Interviewed by the BBC, ScottishPower chief executive Keith Anderson accused the regulator of not keeping up with developments in wholesale gas markets, where prices have soared sixfold this year, sending an estimated sixteen small suppliers to the wall.

Requiring solvent licensees to assume supply to millions of homes left stranded by poorly-hedged firms’ failures, was imposing “a massive burden” on remaining companies, Anderson said.  It ensured retail prices were likely to rise for another 12 months at least, he predicted in conversation with the BBC’s Simon Jack.

Today the regulator announced it had appointed that Shell Energy Retail to take over the 22,000 domestic accounts of GOTO Energy, which closed on Friday.

Anderson told the BBC that a one-size-fits-all cap was regressive. It failed even to protect more vulnerable customers, who spend a disproportionate amount of household income on energy.

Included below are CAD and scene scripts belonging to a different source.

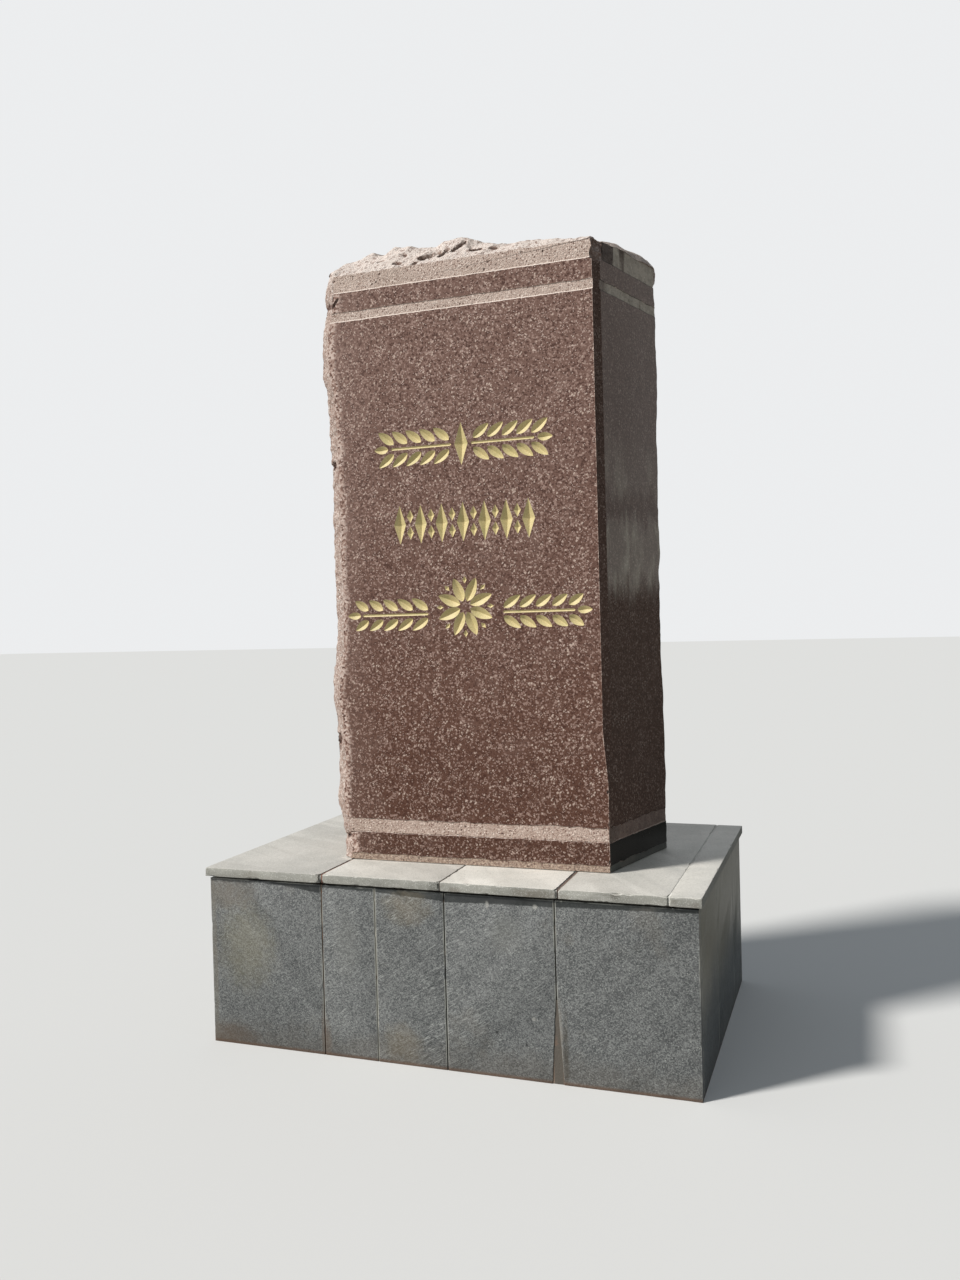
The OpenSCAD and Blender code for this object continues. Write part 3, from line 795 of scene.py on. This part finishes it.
# gouges and knocks: both ends of each, its half width and its depth
knocks = [
    ((-0.087, -0.316, 2.785), (-0.032, -0.303, 2.806), 0.016, 0.018),
    ((-0.018, -0.317, 2.784), (0.004, -0.304, 2.804), 0.013, 0.015),
    ((0.027, -0.308, 2.796), (0.066, -0.289, 2.828), 0.013, 0.015),
    ((-0.259, -0.308, 2.798), (-0.244, -0.307, 2.800), 0.010, 0.009),
    ((-0.193, -0.321, 2.776), (-0.172, -0.324, 2.772), 0.009, 0.008),
    ((-0.175, -0.297, 2.815), (-0.161, -0.300, 2.810), 0.010, 0.008),
    ((-0.119, -0.331, 2.761), (-0.109, -0.330, 2.763), 0.009, 0.008),
    ((0.088, -0.307, 2.800), (0.104, -0.298, 2.815), 0.010, 0.010),
    ((0.098, -0.315, 2.787), (0.132, -0.316, 2.785), 0.008, 0.008),
    ((0.169, -0.319, 2.781), (0.191, -0.318, 2.781), 0.008, 0.007),
    ((0.535, -0.325, 2.775), (0.548, -0.320, 2.765), 0.022, 0.014),
    ((0.555, -0.300, 2.770), (0.560, -0.280, 2.775), 0.020, 0.012),
    ((-0.480, -0.310, 2.650), (-0.462, -0.322, 2.654), 0.020, 0.008),
    ((-0.480, -0.310, 1.060), (-0.474, -0.315, 1.075), 0.030, 0.012),
    ((-0.470, -0.300, 0.706), (-0.440, -0.332, 0.712), 0.020, 0.016),
    ((-0.475, -0.300, 2.072), (-0.460, -0.320, 2.076), 0.020, 0.010)]
# here the stone broke less deep: a place, how far round it that reaches, and how far the stone stands out
full_places = [
    ((-0.470, -0.330, 2.705), 0.080, 0.008), ((0.595, -0.140, 2.790), 0.150, 0.009),
    ((0.640, 0.020, 2.790), 0.130, 0.011), ((0.660, 0.100, 2.740), 0.090, 0.012)]
# 1 where the stone is broken deep, which is painted dark as painted shade, -1 along the top's front edge,
# painted bright as a painted highlight
shade_and_edge_light_layer = bm.verts.layers.float.new("deep")
shifts = {}
for v in bm.verts:
    rock = [f for f in v.link_faces if f.material_index == SPLIT]
    out = sum((f.normal * f.calc_area() for f in rock), Vector())
    if out.length < 1e-9:
        continue
    out.normalize()
    depth = break_depth(v.co)
    for centre, reach, stands_out in full_places:
        nearness = max(0.0, 1 - (v.co - Vector(centre)).length / reach)
        nearness = nearness * nearness * (3 - 2 * nearness)
        depth = depth * (1 - nearness) - stands_out * nearness
    # gouges deepen the stone, and the layer marks them for painted shade
    for start, end, half_width, extra in knocks:
        gap = gap_to(v.co, start, end) / half_width + 0.45 * noise.noise(v.co * 90.0)
        if gap < 1.0:
            bowl = (1 - max(gap, 0.0) ** 2) ** 2
            depth += extra * bowl
            v[shade_and_edge_light_layer] = max(v[shade_and_edge_light_layer], bowl)
    # in and around the chips the layer marks painted shade too
    for centre, wide, high in cut.chips:
        off = v.co - centre
        if Vector((off.x / wide, off.y / wide, off.z / high)).length < 1.2:
            v[shade_and_edge_light_layer] = max(v[shade_and_edge_light_layer], 0.60 + 0.5 * noise.noise(v.co * 110.0))
    move = -out * depth
    # a point on the border of a worked face moves within that face, and one between two of them stays
    borders = []
    for f in v.link_faces:
        if f.material_index != SPLIT and not any(f.normal.dot(n) > 0.999 for n in borders):
            borders.append(f.normal.copy())
    if len(borders) > 1:
        continue
    if borders:
        move = (move - borders[0] * move.dot(borders[0])) * 0.8
        # along the top's front edge the layer marks a painted highlight
        if borders[0].y < -0.9 and v.co.z > top_z and v[shade_and_edge_light_layer] == 0.0:
            v[shade_and_edge_light_layer] = -1.0
    shifts[v] = move
for v, move in shifts.items():
    v.co += move
bm.normal_update()
for face in bm.faces:
    face.smooth = face.material_index == SPLIT
for edge in bm.edges:
    same = len(edge.link_faces) == 2 and all(f.material_index == SPLIT for f in edge.link_faces)
    edge.smooth = same and edge.calc_face_angle(0.0) < math.radians(38)
bm.to_mesh(stele.data)
bm.free()
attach(stele, "root")
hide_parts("stele")


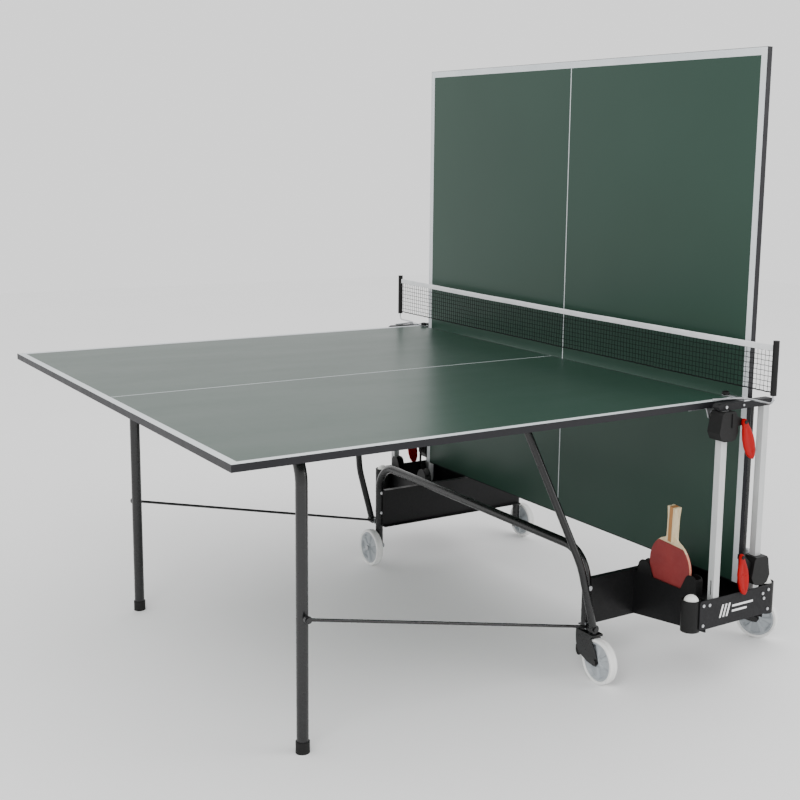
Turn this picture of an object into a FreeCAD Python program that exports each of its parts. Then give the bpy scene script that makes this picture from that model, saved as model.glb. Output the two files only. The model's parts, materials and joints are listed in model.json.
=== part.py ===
import FreeCAD, Part
import Sketcher
import math
import os
from FreeCAD import Vector, Placement, Rotation

# Compact folding table-tennis table, one half folded up for solo practice.
# Frame: +Z up, floor at z = 0. The net stands over the Y axis line, the
# playing half runs towards -X, the folded half stands on the +X side.
# The local origin of all geometry below is under the middle of the net;
# the cell "shift" moves it so that the origin is the middle of the footprint.

doc = FreeCAD.newDocument("table_tennis_table")
sheet = doc.addObject("Spreadsheet::Sheet", "Params")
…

Replacing the current cap with a regulatory tariff for homes at risk of fuel poverty was Anderson’s solution.  Design of the UK power market, and Ofgem’s tools to regulate it, needed overhauling, he said, to correct recent mistakes.

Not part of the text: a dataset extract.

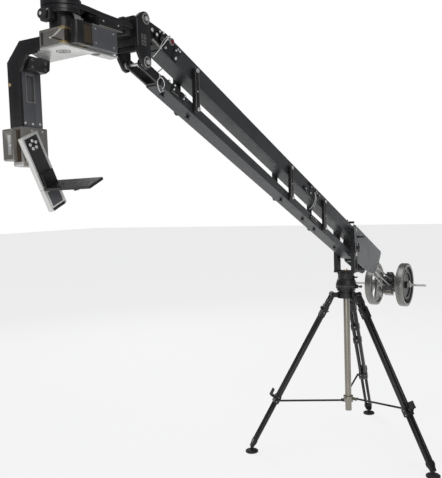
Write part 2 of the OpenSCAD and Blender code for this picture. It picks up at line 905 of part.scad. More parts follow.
beam_end_plates();
section_plates();
lower_fittings();
safety_wires();
link(link_at[0]);  // front_link
link(link_at[1]);  // middle_link
link(link_at[2]);  // rear_link
boom_pins();
lower_pins();
rear_side_plates();
guide_rods();
lock_handle();
trolley();
weight_bar();
near_plate();
far_plate();
small_plate();
bar_collar(-small_y - 20 - collar_w);  // near_collar
bar_collar(plate_y - plate_t / 2 + hub_t);  // far_collar
front_plates();
head_bracket();
head_drum();
head_lock_knob();
yoke();
yoke_housing();
side_arm();
tilt_motor();
tilt_arm();
camera_platform();
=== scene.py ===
"""Looks of a camera jib crane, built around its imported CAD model.

Sizes in the sub-assemblies are millimetres, each in the local frame of its own part of the crane.
"""

import logging
import math
from dataclasses import dataclass
from enum import Enum
from typing import Callable, Iterable, Optional, Sequence, Union

import bmesh
import bpy
from mathutils import Matrix, Vector


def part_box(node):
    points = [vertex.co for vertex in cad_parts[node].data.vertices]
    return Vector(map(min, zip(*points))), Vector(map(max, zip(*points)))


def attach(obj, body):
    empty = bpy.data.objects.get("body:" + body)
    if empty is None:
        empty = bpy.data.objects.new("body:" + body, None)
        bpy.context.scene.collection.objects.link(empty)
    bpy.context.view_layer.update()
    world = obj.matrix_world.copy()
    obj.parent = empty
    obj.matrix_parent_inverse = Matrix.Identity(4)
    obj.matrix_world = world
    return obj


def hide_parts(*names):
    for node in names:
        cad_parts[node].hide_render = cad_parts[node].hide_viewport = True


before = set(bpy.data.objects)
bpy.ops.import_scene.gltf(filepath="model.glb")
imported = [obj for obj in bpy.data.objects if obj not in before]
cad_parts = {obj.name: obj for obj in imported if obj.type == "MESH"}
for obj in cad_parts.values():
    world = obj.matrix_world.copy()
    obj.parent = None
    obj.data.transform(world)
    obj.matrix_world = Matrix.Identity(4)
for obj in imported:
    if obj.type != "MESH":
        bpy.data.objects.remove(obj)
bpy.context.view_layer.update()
LOG = logging.getLogger("jib_crane")

Point = tuple[float, float, float]
Flat = tuple[float, float]
Colour = tuple[float, float, float]
Number = Union[float, "Socket"]

MM = 0.001
COLUMN_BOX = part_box("centre_column")
AXIS = tuple((low + high) / 2 / MM for low, high in zip(COLUMN_BOX[0][:2], COLUMN_BOX[1][:2]))
ARM_RISE = 23.0
UPPER_PIVOT_Z = 1480.0
PIVOT_GAP = 160.0
FRONT_AT = 2300.0
LINK_AT = {"front": 1945.0, "middle": 985.0, "rear": 502.0}
LEG_TURN = {"left": 128.0, "right": 248.0, "rear": 8.0}
LEG_SPLAY = 30.0
HINGE_Z = 1050.0
HINGE_R = 96.0
COLLAR_AT = 803.0
HEAD_AT = (-2486.0, 0.0, 2199.0)
TILT_AT = (-2526.0, 0.0, 1899.0)
TILT_HANG = 26.0
BAR_AT = (1058.0, 0.0, -75.0)
SMOOTH_BELOW = math.radians(38)
HAIR = 1e-4
SCREW_SIDES = 18
FACING = 0.9
AHEAD, NEAR, FAR, UP, DOWN = (-1, 0, 0), (0, -1, 0), (0, 1, 0), (0, 0, 1), (0, 0, -1)
MIX_FIRST, MIX_SECOND, MIX_RESULT = 6, 7, 2


# Shader graph


def operator(operation: str, swapped: bool = False) -> Callable[["Socket", Number], "Socket"]:
    """Makes one of the operators of Socket.

    Args:
        operation: The Math node's operation.
        swapped: Whether the other value comes first.

    Returns:
        The operator.
    """

    def apply(self: "Socket", other: Number) -> "Socket":
        """Adds the Math node and gives its result."""
        values = (other, self) if swapped else (self, other)
        return self.graph.node("ShaderNodeMath", {"operation": operation}, dict(enumerate(values)))

    return apply


class Socket:
    """A value in a shader graph, whose operators add Math nodes."""

    def __init__(self, graph: "Graph", source: bpy.types.NodeSocket) -> None:
        """Wraps one output socket of the graph."""
        self.graph = graph
        self.source = source

    __add__ = operator("ADD")
    __radd__ = operator("ADD", True)
    __sub__ = operator("SUBTRACT")
    __rsub__ = operator("SUBTRACT", True)
    __mul__ = operator("MULTIPLY")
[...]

“There was a fixation about trying to create more and more competition and get more and more companies into the energy sector. But it went too far”, Anderson judged.

“We ended up with a raft of small, not particularly well-run organisations coming into the retail sector. This crisis has shown this is quite a risky .”

“Every customer taken on at the price cap (level of retail) means £1,000 of cost,” he said.

“We estimate the total cost to the industry of between £4bn and £5bn. The risk is that you will end up going back to the big five or the big six.”